Task description
Return only the lines from the top of the material through the line marked by "# and only draws", unaltered.

** START OF Material supplied **

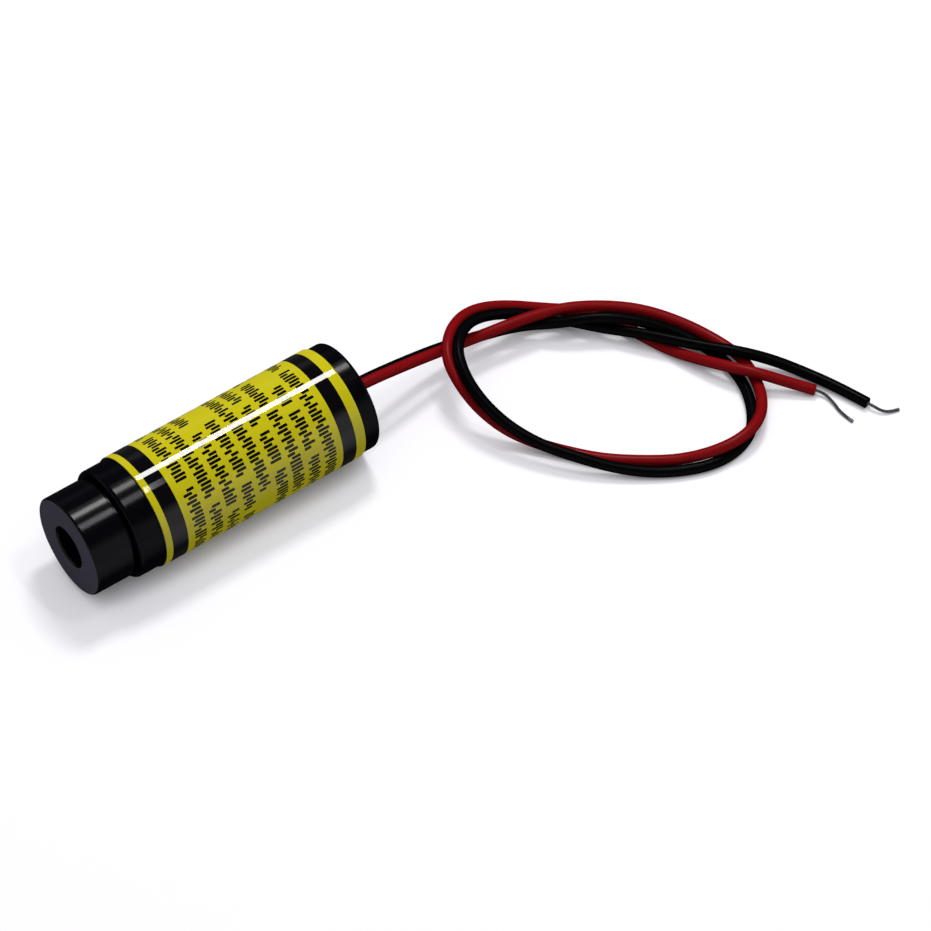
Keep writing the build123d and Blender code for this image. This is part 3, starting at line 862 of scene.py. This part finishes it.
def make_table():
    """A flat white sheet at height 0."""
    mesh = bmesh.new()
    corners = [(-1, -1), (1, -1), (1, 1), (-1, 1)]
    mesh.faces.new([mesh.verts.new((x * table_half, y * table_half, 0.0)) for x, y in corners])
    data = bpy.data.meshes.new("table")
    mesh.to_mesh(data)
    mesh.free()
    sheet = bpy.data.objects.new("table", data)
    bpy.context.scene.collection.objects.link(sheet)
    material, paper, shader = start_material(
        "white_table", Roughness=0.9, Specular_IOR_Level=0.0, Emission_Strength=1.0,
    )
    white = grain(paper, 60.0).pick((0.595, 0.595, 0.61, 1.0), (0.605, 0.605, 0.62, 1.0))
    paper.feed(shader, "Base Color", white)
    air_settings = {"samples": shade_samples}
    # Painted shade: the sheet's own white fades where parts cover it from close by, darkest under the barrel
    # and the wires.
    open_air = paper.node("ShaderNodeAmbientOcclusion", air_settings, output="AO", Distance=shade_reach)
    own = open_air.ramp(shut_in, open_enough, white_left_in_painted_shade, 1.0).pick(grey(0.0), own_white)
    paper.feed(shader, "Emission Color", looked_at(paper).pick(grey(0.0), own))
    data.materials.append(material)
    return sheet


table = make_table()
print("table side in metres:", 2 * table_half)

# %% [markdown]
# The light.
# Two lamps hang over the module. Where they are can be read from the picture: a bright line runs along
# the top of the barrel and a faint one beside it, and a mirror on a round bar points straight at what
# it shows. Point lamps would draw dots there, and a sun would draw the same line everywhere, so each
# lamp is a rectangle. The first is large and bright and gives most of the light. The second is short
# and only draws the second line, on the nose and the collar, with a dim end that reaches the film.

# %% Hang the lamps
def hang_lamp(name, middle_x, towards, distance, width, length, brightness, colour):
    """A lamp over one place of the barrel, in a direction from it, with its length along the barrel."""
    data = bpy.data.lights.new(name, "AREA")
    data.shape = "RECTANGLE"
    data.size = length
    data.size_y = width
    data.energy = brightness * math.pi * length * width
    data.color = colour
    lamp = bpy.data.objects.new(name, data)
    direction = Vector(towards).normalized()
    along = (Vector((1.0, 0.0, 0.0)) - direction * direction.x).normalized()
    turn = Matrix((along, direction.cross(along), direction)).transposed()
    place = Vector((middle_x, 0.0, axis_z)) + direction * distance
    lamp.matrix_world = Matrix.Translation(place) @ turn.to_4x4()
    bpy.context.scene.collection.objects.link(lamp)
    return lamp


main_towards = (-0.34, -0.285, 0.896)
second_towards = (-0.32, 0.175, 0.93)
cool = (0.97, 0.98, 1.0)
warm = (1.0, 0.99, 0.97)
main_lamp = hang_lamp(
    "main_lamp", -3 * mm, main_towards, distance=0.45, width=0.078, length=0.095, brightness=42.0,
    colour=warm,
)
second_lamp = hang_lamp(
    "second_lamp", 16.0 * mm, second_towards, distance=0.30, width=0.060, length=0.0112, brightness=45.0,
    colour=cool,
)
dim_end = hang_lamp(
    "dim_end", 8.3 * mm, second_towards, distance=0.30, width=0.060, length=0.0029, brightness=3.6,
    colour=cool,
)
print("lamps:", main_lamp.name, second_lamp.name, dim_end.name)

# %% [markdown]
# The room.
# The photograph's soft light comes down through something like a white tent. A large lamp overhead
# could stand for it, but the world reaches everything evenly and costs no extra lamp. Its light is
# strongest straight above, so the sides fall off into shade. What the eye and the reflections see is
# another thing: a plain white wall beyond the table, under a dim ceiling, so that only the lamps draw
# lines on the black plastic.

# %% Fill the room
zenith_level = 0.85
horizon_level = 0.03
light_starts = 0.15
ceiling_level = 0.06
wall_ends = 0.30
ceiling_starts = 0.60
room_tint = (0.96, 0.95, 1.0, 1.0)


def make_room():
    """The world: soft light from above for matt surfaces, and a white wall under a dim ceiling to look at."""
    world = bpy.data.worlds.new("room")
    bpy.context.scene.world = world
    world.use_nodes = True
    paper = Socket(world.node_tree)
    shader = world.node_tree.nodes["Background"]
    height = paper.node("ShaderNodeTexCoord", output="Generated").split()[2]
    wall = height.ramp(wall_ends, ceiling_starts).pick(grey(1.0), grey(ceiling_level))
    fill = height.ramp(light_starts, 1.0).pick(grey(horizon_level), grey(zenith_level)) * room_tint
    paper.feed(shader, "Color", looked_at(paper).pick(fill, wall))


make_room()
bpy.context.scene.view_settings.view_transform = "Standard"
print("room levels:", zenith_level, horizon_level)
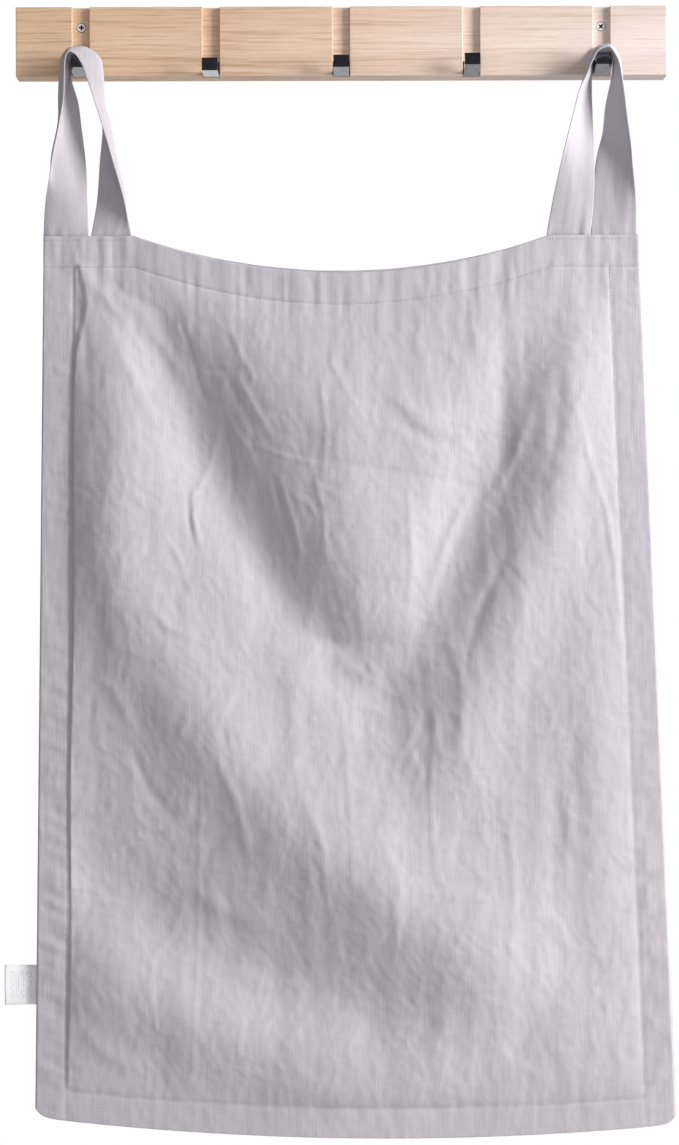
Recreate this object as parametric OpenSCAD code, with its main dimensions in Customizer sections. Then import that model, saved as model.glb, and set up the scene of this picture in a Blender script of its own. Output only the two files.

** END OF Material supplied **

Exercise response
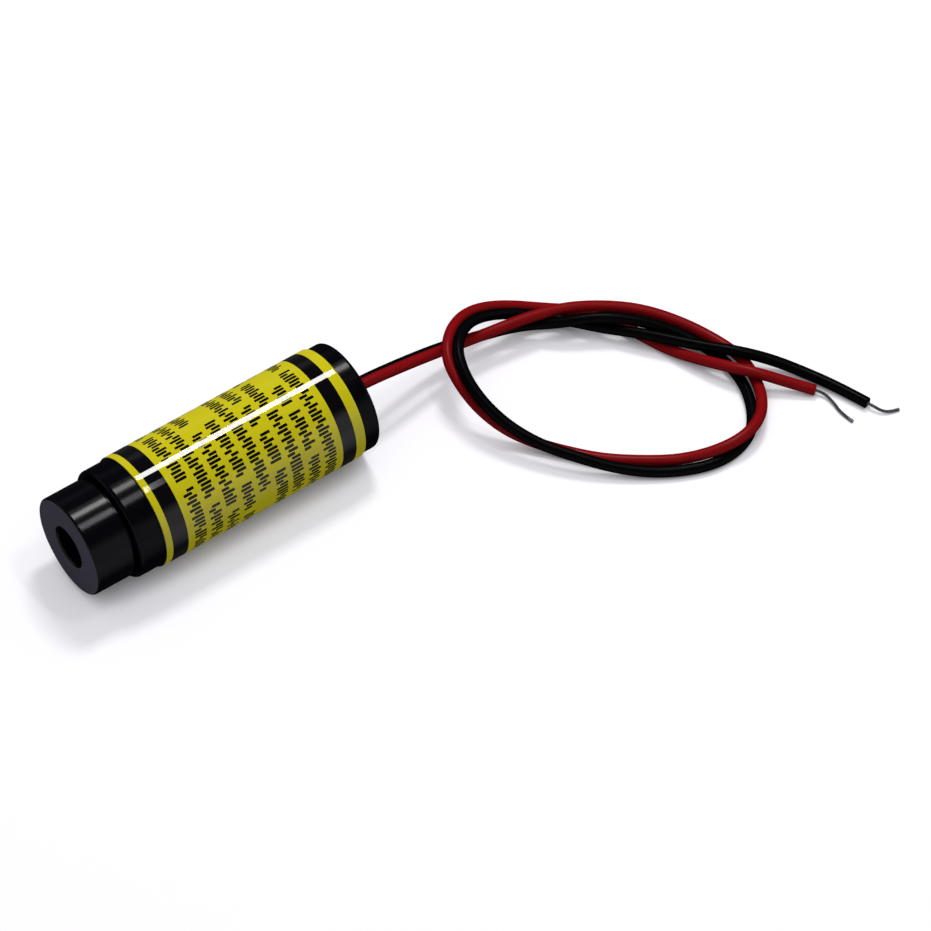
Keep writing the build123d and Blender code for this image. This is part 3, starting at line 862 of scene.py. This part finishes it.
def make_table():
    """A flat white sheet at height 0."""
    mesh = bmesh.new()
    corners = [(-1, -1), (1, -1), (1, 1), (-1, 1)]
    mesh.faces.new([mesh.verts.new((x * table_half, y * table_half, 0.0)) for x, y in corners])
    data = bpy.data.meshes.new("table")
    mesh.to_mesh(data)
    mesh.free()
    sheet = bpy.data.objects.new("table", data)
    bpy.context.scene.collection.objects.link(sheet)
    material, paper, shader = start_material(
        "white_table", Roughness=0.9, Specular_IOR_Level=0.0, Emission_Strength=1.0,
    )
    white = grain(paper, 60.0).pick((0.595, 0.595, 0.61, 1.0), (0.605, 0.605, 0.62, 1.0))
    paper.feed(shader, "Base Color", white)
    air_settings = {"samples": shade_samples}
    # Painted shade: the sheet's own white fades where parts cover it from close by, darkest under the barrel
    # and the wires.
    open_air = paper.node("ShaderNodeAmbientOcclusion", air_settings, output="AO", Distance=shade_reach)
    own = open_air.ramp(shut_in, open_enough, white_left_in_painted_shade, 1.0).pick(grey(0.0), own_white)
    paper.feed(shader, "Emission Color", looked_at(paper).pick(grey(0.0), own))
    data.materials.append(material)
    return sheet


table = make_table()
print("table side in metres:", 2 * table_half)

# %% [markdown]
# The light.
# Two lamps hang over the module. Where they are can be read from the picture: a bright line runs along
# the top of the barrel and a faint one beside it, and a mirror on a round bar points straight at what
# it shows. Point lamps would draw dots there, and a sun would draw the same line everywhere, so each
# lamp is a rectangle. The first is large and bright and gives most of the light. The second is short
# and only draws the second line, on the nose and the collar, with a dim end that reaches the film.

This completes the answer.